News 28 Sep 12

Mladic’s Trial: More Than 1,000 Killed in Kozarac

At the trial of the former Bosnian Serb army chief, Ratko Mladic, his defence argued that the attack of the Serb forces on the village of Kozarac in 1992 was a was a consequence of a Bosniak ambush.

Justice Report
The Hague

The suggestion was made by Mladic’s lawyers during the cross examination of the prosecution witness Osman Selak who dismissed this claim, sticking to his earlier assertion that 1,200 Bosniaks had been killed in the attack.

Testifying a day earlier, Selak, the former commander of the rear base of the Army of Republika Srpska in Banja Luka, described the meeting on May 27, 1992, when subordinate officers informed the commander of the First Krajina Corps Momir Talic that 800 Muslims were killed and 1,200 captured in Kozarac and the area.

According to Selak, General Talic issued an order that the headquarters of the Bosnian Serb army be informed that the number of victims was ten times smaller, aware that his units violated the international law of war.

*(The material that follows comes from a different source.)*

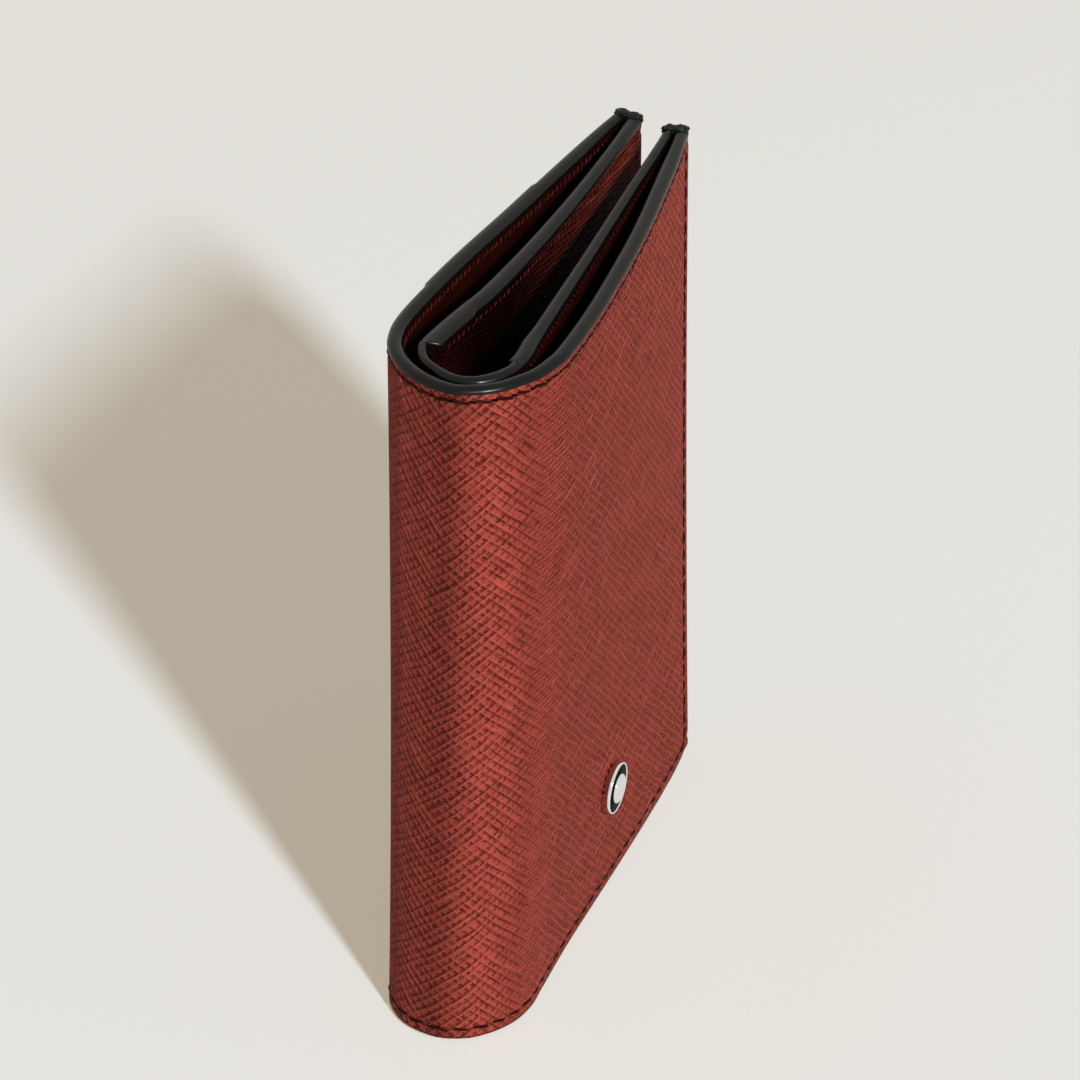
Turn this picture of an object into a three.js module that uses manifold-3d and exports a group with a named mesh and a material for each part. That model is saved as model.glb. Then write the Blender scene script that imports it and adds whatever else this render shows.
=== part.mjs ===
// A bifold mini wallet that stands on its bottom edge with its spine towards -X.
// Millimetres, +Z up. The front cover with the emblem faces -Y, the back cover faces +Y,
// and both free edges point to +X. The origin is the centre of the footprint.
import * as THREE from "three";
import { mergeVertices } from "three/addons/utils/BufferGeometryUtils.js";
import Module from "manifold-3d";

const wasm = await Module();
wasm.setup();

// Overall size of the folded wallet
const height = 110;
const topLength = 80.5; // from the nose of the spine to the free edges, at the top
const noseLean = 3.0; // how much further the nose of the spine reaches at the bottom
const bottomHalfWidth = 11.2; // half the thickness at the spine, at the sewn bottom edge
const topGape = 1.8; // how much further out each cover stands at the open top
const topHalfWidth = bottomHalfWidth + topGape;

// Leather thicknesses and the play between two layers
const coverLeather = 1.2;
const liningLeather = 0.8;
const dividerLeather = 1.0;
const cardLeather = 0.5;
const play = 0.3;
const hingePlay = 0.4;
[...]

Mladic, former commander of the Army of Republika Srpska, is charged with the expulsion of Bosniak and Croat civilians across Bosnia and Herzegovina, which, according to the indictment, in seven Bosnian municipalities, reached a level of genocide. He is also charged with genocide in Srebrenica and terrorizing Sarajevo citizens.

Asked by the defence whether he knew that an army column passed through Kozarac in late May 1992 and what was its assignment, Selak replied negatively, adding that he knew that “a battalion from Belgrade went in that direction.”

Asked whether he knew that a driver from the column was killed, the witness replied: “I did not know. That is how political parties were trying to justify the killing of 1,200 people”.

The defence lawyer, Branko Lukic,  asked how many wounded people there were in Kozarac, suggesting that, having in mind the number of killed that the witness stated, there had to be a “couple of thousand” wounded.

“I believe there was, because people from the village were taken to the camps near Pijedor and many of them died from the wounds there,” said Selak.

Mladic’s lawyer asked the witness about the “resistance movement” in Banja Luka, whose member he was after he retired in July 1992. Selak confirmed this, emphasising that the resistance never carried out any action against the Serb authorities.

He added that during the war “300 people were killed and thrown into the Vrbas river” and that “Bosniaks and Croats were ordered to leave.”

In the course of the trial, presiding judge Alphons Orie had to warn defendant Mladic on several occasions not to talk loudly during consultations with his lawyers and not to comment loudly during the ongoing testimony.

The trial is set to resume on September 28.